Mさんが表紙になった、“27歳のMさんが今夢中になっている”ことを取り上げたCo-CoLifeというの情報誌といっしょ送ってくださいました。情報誌のMさんは当時の面影を残しながら、粘着テープ貼りに夢中になって作品を作り上げているMさんの姿がありました。
当日の公演は、「みんなちがってみんないい」と題して、『障碍を持った人たちも社会の理解によって普通に生きていける』ことを社会に広く伝えていくことを目的にした浜松キャラバン隊のメンバーの寸劇でした。公演終了後、Mさんのお母様との再開で、卒園してからのMさんの様子を聞きながら、当時を懐かしく思い出しながら短い時間でしたがお話することができました。
私は統合保育をこれまで行う中で、子どもたちからたくさんのことを教えてもらいました。
 子どもは、障碍の有無に関係なく、どのような子どもにも対等に関わろうとします。脳性麻痺で嚥下がうまくできなく、いつもよだれを垂らしているKちゃんに「Kちゃん、くさい!」。足が不自由な為に補装具をつけて歩いているHくんに「何でギコギコ歩くの?変な歩き方してるね」と言いながら真似して歩いてみたり、お部屋に入らないでいつまでもブランコをしているTくんに、保育者が何度も入室を促しているのを見て「Tくんはね、いつもブランコしてるよ。きっとブランコが好きなんだよ」。 また、履いている靴を遠くに飛ばしては喜んでいるAちゃんに拾いに行く保育者はイライラですが「Aちゃんは、『明日天気にな~れ』をしているんだね」等々です。

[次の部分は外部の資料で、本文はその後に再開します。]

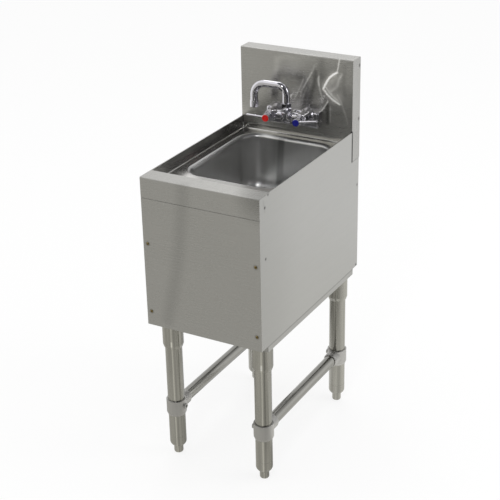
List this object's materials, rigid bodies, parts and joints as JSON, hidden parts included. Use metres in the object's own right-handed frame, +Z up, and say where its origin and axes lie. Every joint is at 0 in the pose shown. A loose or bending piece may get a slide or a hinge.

 Kちゃん、Hくんのような子に対して私たち大人は子どもたちに「そんなこと言ったり、真似してはいけません」となりがちです。私も幼い時、障碍を持った方が身近にいなかったこともあり、そうした方を見かけると珍しさや興味もあってジロジロみると「ジロジロ見ないの!」と母から強くしかられた記憶があります。
 子どもは自分と違うから、解ろうとするからこそKちゃんやHくんに疑問や思ったことや感じたことをそのまま言ったり、真似たりするのです。子どものそのような言動は、どうしてそうなのかを考えることでまた真似してみることで理解し、理解できれば自分はKちゃんやHくんにどんな支援ができるのか必然的にわかってくるのです。『できなかったら、できる者がやればいいこと』なのです。
子ども達は、「TくんやAちゃんにも障碍があるからそうしている」といった思いは全くありません。それはあくまでも対等な関係の中で友だちをみていることがわかります。 統合保育は、障碍をもった子どもたちもいっしょに生活する中で、障碍をもった子は他の子から刺激を受け、そうでない子もそのような子と生活を共にすることで、共生の芽が自然に育っていくのです。そして保育者もそのような子どもたちをみながら、多くのことを教えられて保育者として、そして‘人’として育ってきたのです。